_What to produce:_ Give every line of the material again, exactly as written.
────────────────
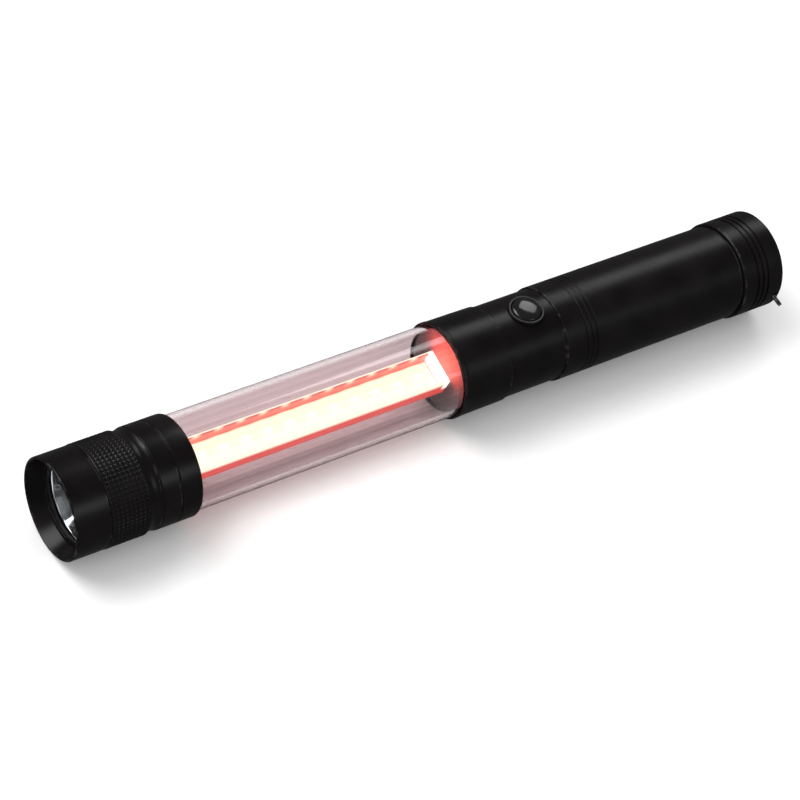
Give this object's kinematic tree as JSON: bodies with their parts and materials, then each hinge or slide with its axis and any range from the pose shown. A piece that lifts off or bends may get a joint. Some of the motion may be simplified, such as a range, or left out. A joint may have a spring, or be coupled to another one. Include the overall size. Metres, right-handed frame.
{
  "type": "traffic baton light",
  "caption": "Hand torch and traffic baton: knurled head with spot light, clear tube over a red LED strip, push button, battery handle, screw tail cap with split ring.",
  "frame": {"origin": "centre of the front rim, on the torch's axis", "axes": "+X along the axis from the front rim to the tail, +Z straight out of the push button, -Y towards the split ring's side"},
  "size_m": [0.2565, 0.0338, 0.0317],
  "materials": {
    "black_anodised": "satin anodised",
    "clear_plastic": "clear, polished",
    "window_clear": "polished",
    "bright_reflector": "mirror",
    "white_plastic": "moulded satin",
    "black_plastic": "moulded satin",
    "button_plastic": "gloss",
    "white_board": "solder mask",
    "green_board": "solder mask",
    "red_led": "lit emitter",
    "white_led": "emitter",
    "chip_black": "moulded",
    "black_rubber": "matt",
    "grey_aluminium": "turned",
    "spring_steel": "bright drawn",
    "brass_contact": "stamped",
    "red_lead": "gloss sleeve",
    "black_lead": "gloss sleeve",
    "cell_can": "printed film"
  },
  "bodies": {
    "torch": {"front_bezel": "black_anodised", "lens_seal": "black_rubber", "lens_window": "window_clear", "reflector": "bright_reflector", "reflector_collar": "white_plastic", "front_led": "white_led", "front_led_board": "white_board", "heat_sink": "grey_aluminium", "head_shell": "black_anodised", "tube_front_gasket": "black_rubber", "clear_tube": "clear_plastic", "tube_rear_gasket": "black_rubber", "front_bulkhead": "black_plastic", "rear_bulkhead": "black_plastic", "strip_tray": "white_plastic", "strip_board": "white_board", "strip_leds": "red_led", "strip_resistors": "chip_black", "tray_screws": "spring_steel", "lead_wire_red": "red_lead", "lead_wire_black": "black_lead", "tube_sleeve": "black_anodised", "switch_housing": "black_anodised", "handle_seal": "black_rubber", "button_ring": "black_anodised", "switch_body": "black_plastic", "driver_board": "green_board", "driver_parts": "chip_black", "board_carrier": "black_plastic", "contact_holder": "black_plastic", "front_contact": "brass_contact", "front_contact_spring": "spring_steel", "handle_tube": "black_anodised"},
    "button": {"button_cap": "button_plastic", "switch_stem": "white_plastic"},
    "cartridge": {"cartridge_front_disc": "black_plastic", "cartridge_rear_disc": "black_plastic", "cartridge_posts": "black_plastic", "battery_cells": "cell_can", "cell_springs": "spring_steel", "cartridge_front_contact": "brass_contact", "cartridge_rear_contact": "brass_contact"},
    "tail_contacts": {"tail_contact_plate": "brass_contact", "tail_spring": "spring_steel"},
    "tail_cap": {"tail_cap": "black_anodised", "tail_seal": "black_rubber", "tail_retainer": "brass_contact"},
    "split_ring": {"split_ring": "spring_steel"}
  },
  "joints": [
    {"name": "button_press", "type": "slide", "parent": "torch", "child": "button", "axis": [0, 0, -1], "range_m": [0, 0.0008], "stiffness_N_per_m": 2500, "springref_m": -0.0004},
    {"name": "tail_cap_draw", "type": "slide", "parent": "torch", "child": "tail_contacts", "axis": [1, 0, 0], "range_m": [0, 0.15]},
    {"name": "cartridge_draw", "type": "slide", "parent": "torch", "child": "cartridge", "axis": [1, 0, 0], "range_m": [0, 0.075]},
    {"name": "tail_cap_turn", "type": "hinge", "parent": "tail_contacts", "child": "tail_cap", "pos_m": [0.2463, 0, 0], "axis": [1, 0, 0], "continuous": true},
    {"name": "ring_swing", "type": "hinge", "parent": "tail_cap", "child": "split_ring", "pos_m": [0.2523, -0.01476, -0.00103], "axis": [0, 0.9976, 0.0698], "range_deg": [-112, 2]}
  ],
  "couplings": [
    {"joint": "cartridge_draw", "follows": "tail_cap_draw", "ratio": 0.5}
  ]
}
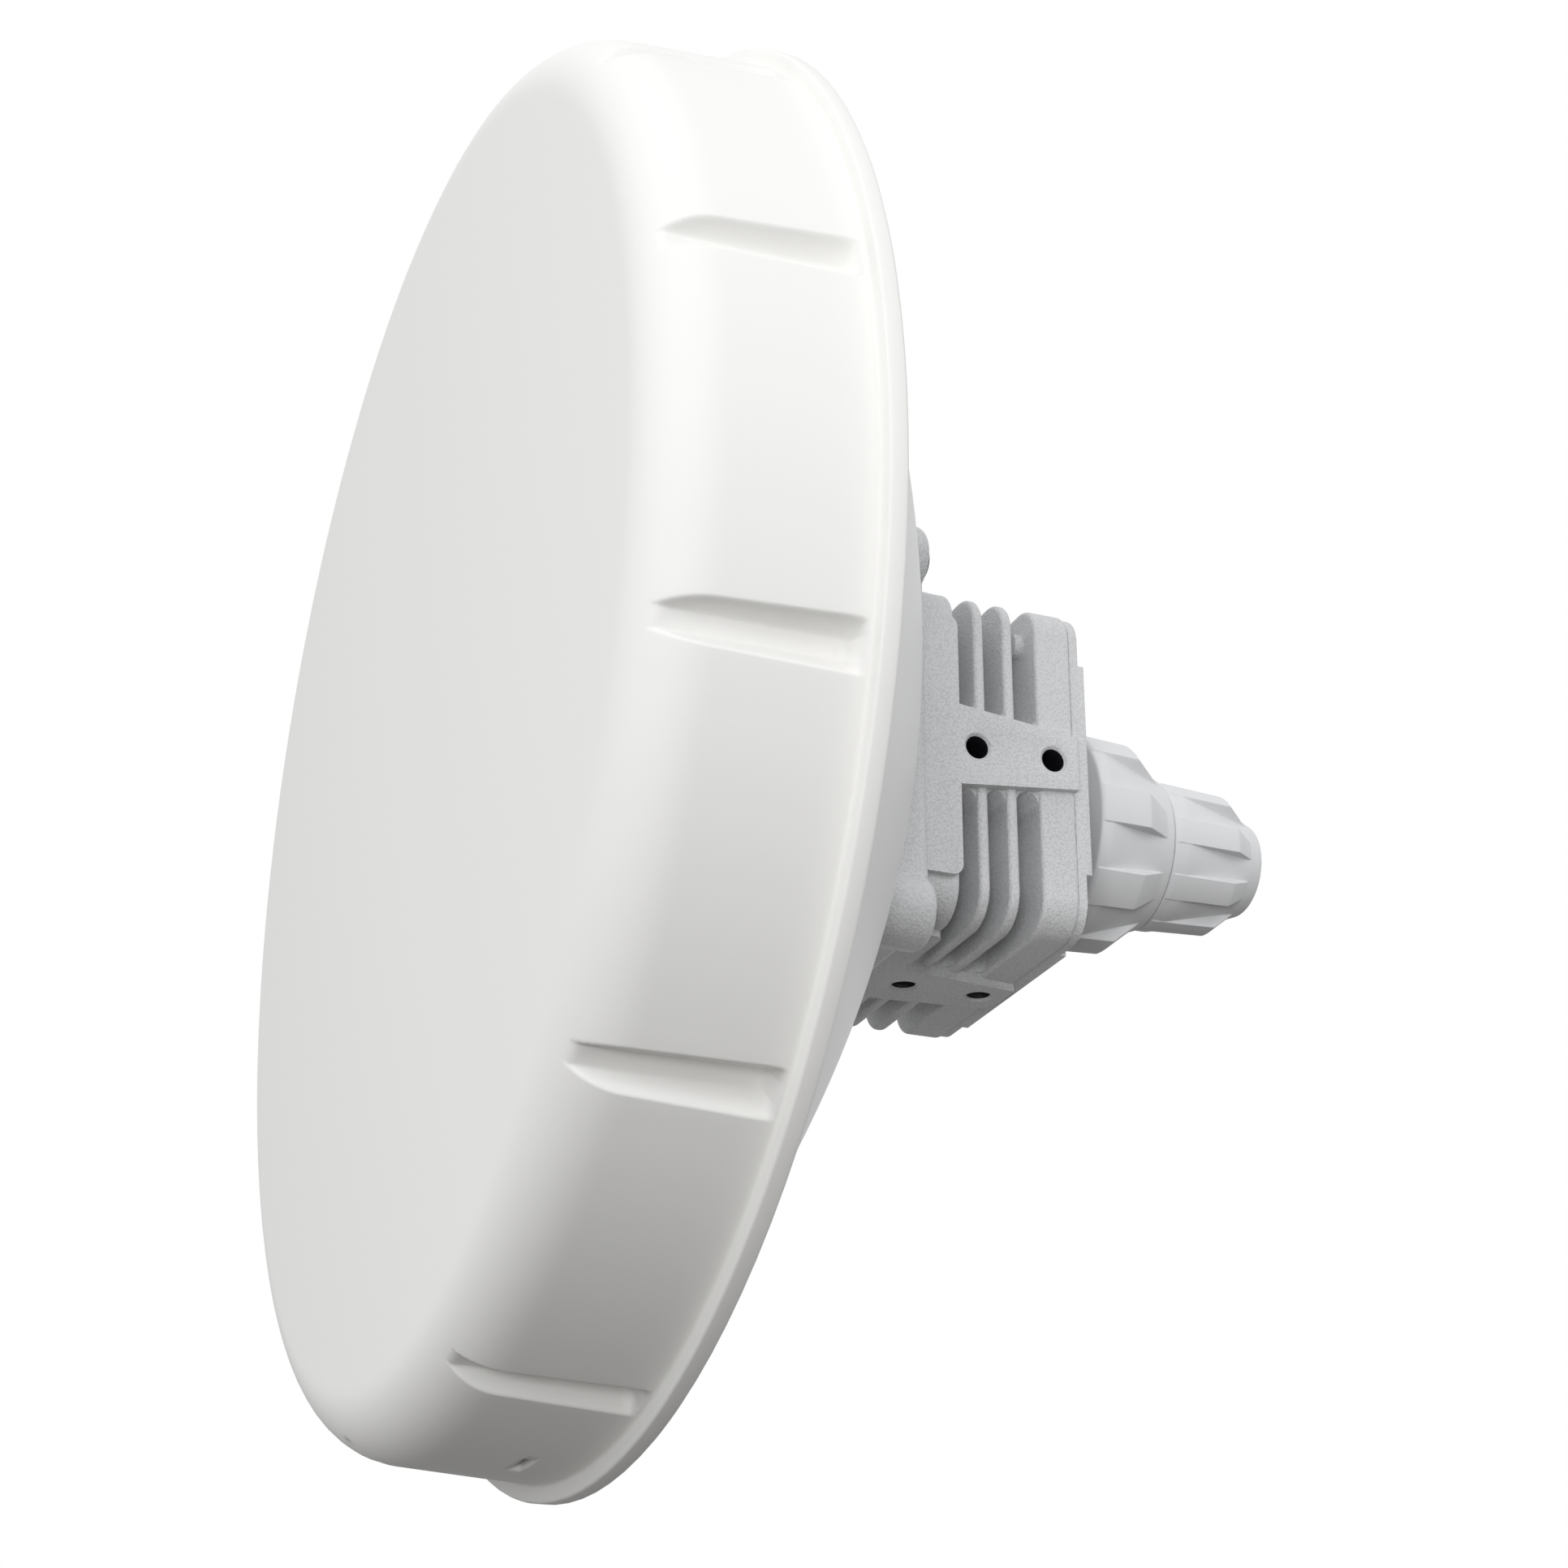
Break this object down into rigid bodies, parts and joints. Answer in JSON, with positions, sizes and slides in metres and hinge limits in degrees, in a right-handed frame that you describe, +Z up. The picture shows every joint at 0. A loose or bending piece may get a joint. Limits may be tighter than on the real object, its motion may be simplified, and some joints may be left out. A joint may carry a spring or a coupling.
{
  "type": "outdoor wireless bridge",
  "caption": "Round dish antenna under a grooved radome, with a finned die-cast housing behind it and a two-nut cable gland on the dish axis.",
  "frame": {"origin": "on the dish axis, midway between the tapped holes of the four bracket pads", "axes": "-Y is the way the radome looks, +Y points out of the cable gland, +Z is up, +X is to the side"},
  "size_m": [0.25, 0.1636, 0.25],
  "materials": {
    "radome_plastic": "warm off-white satin moulding",
    "dish_paint": "smooth light grey paint",
    "feed_metal": "plain turned aluminium",
    "cone_plastic": "natural low-loss plastic",
    "cast_housing": "die casting with a fine light grey powder coat",
    "seal_rubber": "matt black",
    "screw_steel": "dull stainless",
    "board_green": "solder mask",
    "shield_steel": "tinned sheet",
    "chip_black": "moulded package",
    "thermal_pad": "soft grey-blue pad",
    "flex_film": "amber film",
    "jack_black": "moulded socket",
    "contact_gold": "gold flash",
    "led_lens": "clear lens",
    "button_plastic": "ivory plunger",
    "gland_plastic": "light grey satin moulding"
  },
  "bodies": {
    "bridge": {"radome": "radome_plastic", "reflector": "dish_paint", "feed_tube": "feed_metal", "dielectric_cone": "cone_plastic", "sub_reflector": "feed_metal", "housing": "cast_housing", "front_gasket": "seal_rubber", "housing_screws": "screw_steel", "housing_nuts": "screw_steel", "radio_board": "board_green", "radio_shield": "shield_steel", "radio_chip": "chip_black", "radio_pad": "thermal_pad", "radio_screws": "screw_steel", "flex_cable": "flex_film", "main_board": "board_green", "cpu_chip": "chip_black", "cpu_pad": "thermal_pad", "board_screws": "screw_steel", "ethernet_jack": "jack_black", "jack_contacts": "contact_gold", "status_leds": "led_lens", "reset_switch": "chip_black", "rear_cover": "cast_housing", "rear_gasket": "seal_rubber", "cover_screws": "screw_steel", "collar_seal": "seal_rubber"},
    "sleeve": {"gland_sleeve": "gland_plastic", "cable_seal": "seal_rubber"},
    "lock_nut": {"lock_nut": "gland_plastic"},
    "clamp_ring": {"clamp_ring": "gland_plastic"},
    "cap_nut": {"cap_nut": "gland_plastic"},
    "button": {"reset_button": "button_plastic"}
  },
  "joints": [
    {"name": "lock_nut_travel", "type": "slide", "parent": "bridge", "child": "sleeve", "axis": [0, 1, 0], "range_m": [0, 0.01]},
    {"name": "lock_nut_turn", "type": "hinge", "parent": "sleeve", "child": "lock_nut", "pos_m": [0, 0.03, 0], "axis": [0, 1, 0], "range_deg": [0, 1800]},
    {"name": "cap_nut_travel", "type": "slide", "parent": "sleeve", "child": "clamp_ring", "axis": [0, 1, 0], "range_m": [0, 0.0105]},
    {"name": "cap_nut_turn", "type": "hinge", "parent": "clamp_ring", "child": "cap_nut", "pos_m": [0, 0.05, 0], "axis": [0, 1, 0], "range_deg": [0, 2520]},
    {"name": "reset_press", "type": "slide", "parent": "bridge", "child": "button", "axis": [0, -1, 0], "range_m": [0, 0.0003], "stiffness_N_per_m": 1000}
  ],
  "couplings": [
    {"joint": "lock_nut_turn", "follows": "lock_nut_travel", "rad_per_m": 3141.5},
    {"joint": "cap_nut_turn", "follows": "cap_nut_travel", "rad_per_m": 4188.7}
  ]
}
────────────────
_Task result:_
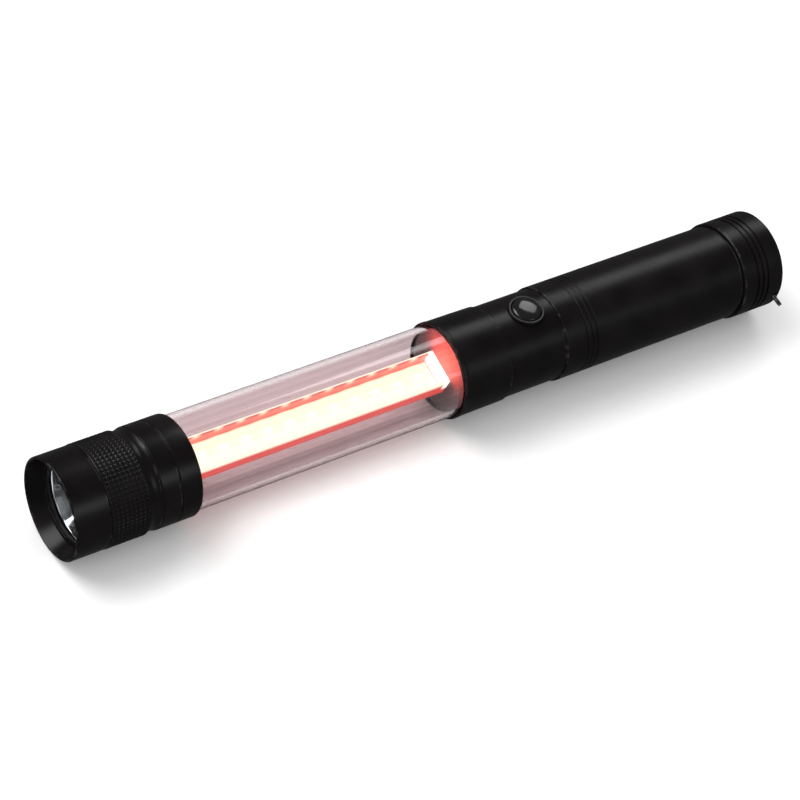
Give this object's kinematic tree as JSON: bodies with their parts and materials, then each hinge or slide with its axis and any range from the pose shown. A piece that lifts off or bends may get a joint. Some of the motion may be simplified, such as a range, or left out. A joint may have a spring, or be coupled to another one. Include the overall size. Metres, right-handed frame.
{
  "type": "traffic baton light",
  "caption": "Hand torch and traffic baton: knurled head with spot light, clear tube over a red LED strip, push button, battery handle, screw tail cap with split ring.",
  "frame": {"origin": "centre of the front rim, on the torch's axis", "axes": "+X along the axis from the front rim to the tail, +Z straight out of the push button, -Y towards the split ring's side"},
  "size_m": [0.2565, 0.0338, 0.0317],
  "materials": {
    "black_anodised": "satin anodised",
    "clear_plastic": "clear, polished",
    "window_clear": "polished",
    "bright_reflector": "mirror",
    "white_plastic": "moulded satin",
    "black_plastic": "moulded satin",
    "button_plastic": "gloss",
    "white_board": "solder mask",
    "green_board": "solder mask",
    "red_led": "lit emitter",
    "white_led": "emitter",
    "chip_black": "moulded",
    "black_rubber": "matt",
    "grey_aluminium": "turned",
    "spring_steel": "bright drawn",
    "brass_contact": "stamped",
    "red_lead": "gloss sleeve",
    "black_lead": "gloss sleeve",
    "cell_can": "printed film"
  },
  "bodies": {
    "torch": {"front_bezel": "black_anodised", "lens_seal": "black_rubber", "lens_window": "window_clear", "reflector": "bright_reflector", "reflector_collar": "white_plastic", "front_led": "white_led", "front_led_board": "white_board", "heat_sink": "grey_aluminium", "head_shell": "black_anodised", "tube_front_gasket": "black_rubber", "clear_tube": "clear_plastic", "tube_rear_gasket": "black_rubber", "front_bulkhead": "black_plastic", "rear_bulkhead": "black_plastic", "strip_tray": "white_plastic", "strip_board": "white_board", "strip_leds": "red_led", "strip_resistors": "chip_black", "tray_screws": "spring_steel", "lead_wire_red": "red_lead", "lead_wire_black": "black_lead", "tube_sleeve": "black_anodised", "switch_housing": "black_anodised", "handle_seal": "black_rubber", "button_ring": "black_anodised", "switch_body": "black_plastic", "driver_board": "green_board", "driver_parts": "chip_black", "board_carrier": "black_plastic", "contact_holder": "black_plastic", "front_contact": "brass_contact", "front_contact_spring": "spring_steel", "handle_tube": "black_anodised"},
    "button": {"button_cap": "button_plastic", "switch_stem": "white_plastic"},
    "cartridge": {"cartridge_front_disc": "black_plastic", "cartridge_rear_disc": "black_plastic", "cartridge_posts": "black_plastic", "battery_cells": "cell_can", "cell_springs": "spring_steel", "cartridge_front_contact": "brass_contact", "cartridge_rear_contact": "brass_contact"},
    "tail_contacts": {"tail_contact_plate": "brass_contact", "tail_spring": "spring_steel"},
    "tail_cap": {"tail_cap": "black_anodised", "tail_seal": "black_rubber", "tail_retainer": "brass_contact"},
    "split_ring": {"split_ring": "spring_steel"}
  },
  "joints": [
    {"name": "button_press", "type": "slide", "parent": "torch", "child": "button", "axis": [0, 0, -1], "range_m": [0, 0.0008], "stiffness_N_per_m": 2500, "springref_m": -0.0004},
    {"name": "tail_cap_draw", "type": "slide", "parent": "torch", "child": "tail_contacts", "axis": [1, 0, 0], "range_m": [0, 0.15]},
    {"name": "cartridge_draw", "type": "slide", "parent": "torch", "child": "cartridge", "axis": [1, 0, 0], "range_m": [0, 0.075]},
    {"name": "tail_cap_turn", "type": "hinge", "parent": "tail_contacts", "child": "tail_cap", "pos_m": [0.2463, 0, 0], "axis": [1, 0, 0], "continuous": true},
    {"name": "ring_swing", "type": "hinge", "parent": "tail_cap", "child": "split_ring", "pos_m": [0.2523, -0.01476, -0.00103], "axis": [0, 0.9976, 0.0698], "range_deg": [-112, 2]}
  ],
  "couplings": [
    {"joint": "cartridge_draw", "follows": "tail_cap_draw", "ratio": 0.5}
  ]
}
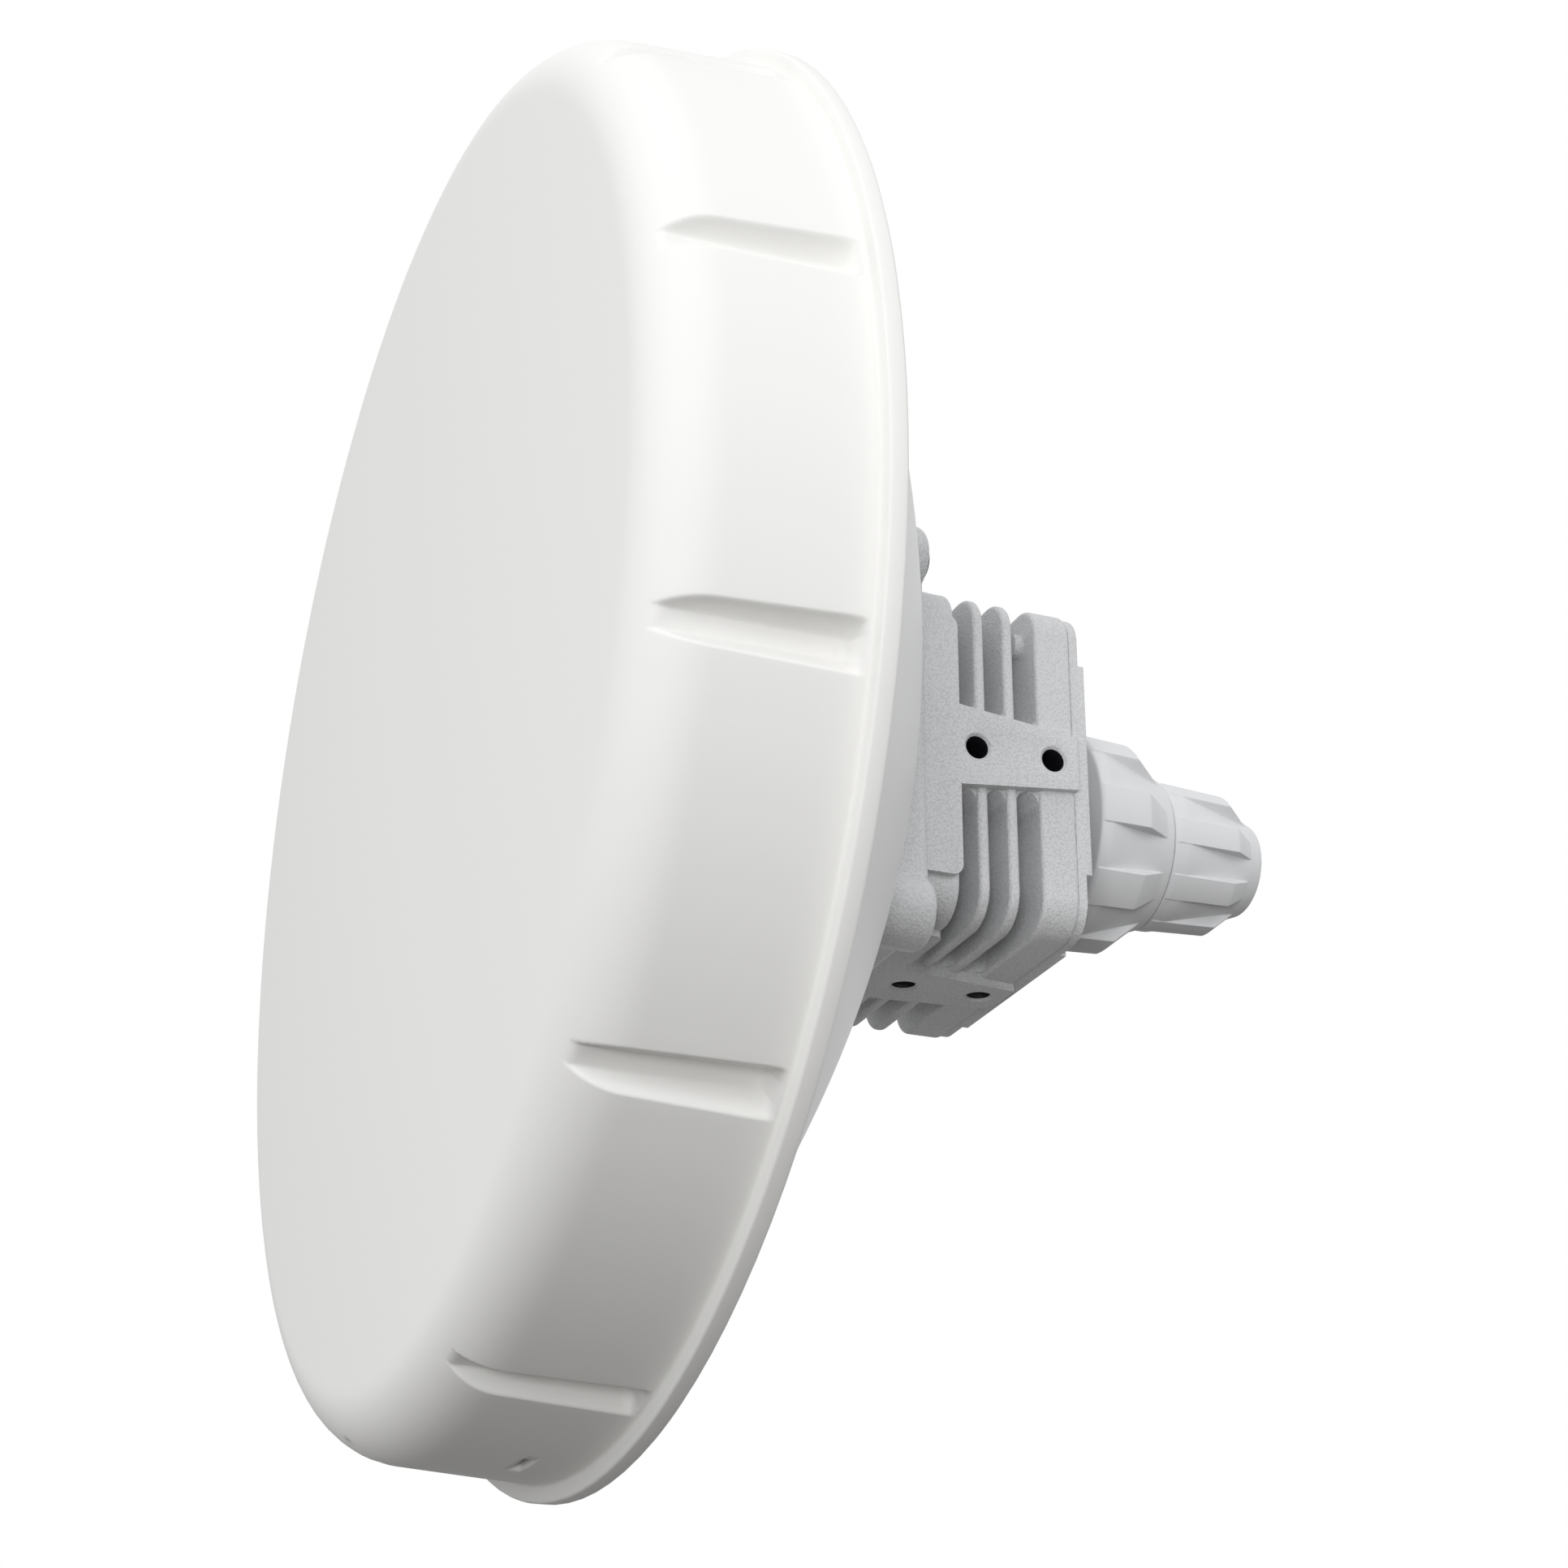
Break this object down into rigid bodies, parts and joints. Answer in JSON, with positions, sizes and slides in metres and hinge limits in degrees, in a right-handed frame that you describe, +Z up. The picture shows every joint at 0. A loose or bending piece may get a joint. Limits may be tighter than on the real object, its motion may be simplified, and some joints may be left out. A joint may carry a spring or a coupling.
{
  "type": "outdoor wireless bridge",
  "caption": "Round dish antenna under a grooved radome, with a finned die-cast housing behind it and a two-nut cable gland on the dish axis.",
  "frame": {"origin": "on the dish axis, midway between the tapped holes of the four bracket pads", "axes": "-Y is the way the radome looks, +Y points out of the cable gland, +Z is up, +X is to the side"},
  "size_m": [0.25, 0.1636, 0.25],
  "materials": {
    "radome_plastic": "warm off-white satin moulding",
    "dish_paint": "smooth light grey paint",
    "feed_metal": "plain turned aluminium",
    "cone_plastic": "natural low-loss plastic",
    "cast_housing": "die casting with a fine light grey powder coat",
    "seal_rubber": "matt black",
    "screw_steel": "dull stainless",
    "board_green": "solder mask",
    "shield_steel": "tinned sheet",
    "chip_black": "moulded package",
    "thermal_pad": "soft grey-blue pad",
    "flex_film": "amber film",
    "jack_black": "moulded socket",
    "contact_gold": "gold flash",
    "led_lens": "clear lens",
    "button_plastic": "ivory plunger",
    "gland_plastic": "light grey satin moulding"
  },
  "bodies": {
    "bridge": {"radome": "radome_plastic", "reflector": "dish_paint", "feed_tube": "feed_metal", "dielectric_cone": "cone_plastic", "sub_reflector": "feed_metal", "housing": "cast_housing", "front_gasket": "seal_rubber", "housing_screws": "screw_steel", "housing_nuts": "screw_steel", "radio_board": "board_green", "radio_shield": "shield_steel", "radio_chip": "chip_black", "radio_pad": "thermal_pad", "radio_screws": "screw_steel", "flex_cable": "flex_film", "main_board": "board_green", "cpu_chip": "chip_black", "cpu_pad": "thermal_pad", "board_screws": "screw_steel", "ethernet_jack": "jack_black", "jack_contacts": "contact_gold", "status_leds": "led_lens", "reset_switch": "chip_black", "rear_cover": "cast_housing", "rear_gasket": "seal_rubber", "cover_screws": "screw_steel", "collar_seal": "seal_rubber"},
    "sleeve": {"gland_sleeve": "gland_plastic", "cable_seal": "seal_rubber"},
    "lock_nut": {"lock_nut": "gland_plastic"},
    "clamp_ring": {"clamp_ring": "gland_plastic"},
    "cap_nut": {"cap_nut": "gland_plastic"},
    "button": {"reset_button": "button_plastic"}
  },
  "joints": [
    {"name": "lock_nut_travel", "type": "slide", "parent": "bridge", "child": "sleeve", "axis": [0, 1, 0], "range_m": [0, 0.01]},
    {"name": "lock_nut_turn", "type": "hinge", "parent": "sleeve", "child": "lock_nut", "pos_m": [0, 0.03, 0], "axis": [0, 1, 0], "range_deg": [0, 1800]},
    {"name": "cap_nut_travel", "type": "slide", "parent": "sleeve", "child": "clamp_ring", "axis": [0, 1, 0], "range_m": [0, 0.0105]},
    {"name": "cap_nut_turn", "type": "hinge", "parent": "clamp_ring", "child": "cap_nut", "pos_m": [0, 0.05, 0], "axis": [0, 1, 0], "range_deg": [0, 2520]},
    {"name": "reset_press", "type": "slide", "parent": "bridge", "child": "button", "axis": [0, -1, 0], "range_m": [0, 0.0003], "stiffness_N_per_m": 1000}
  ],
  "couplings": [
    {"joint": "lock_nut_turn", "follows": "lock_nut_travel", "rad_per_m": 3141.5},
    {"joint": "cap_nut_turn", "follows": "cap_nut_travel", "rad_per_m": 4188.7}
  ]
}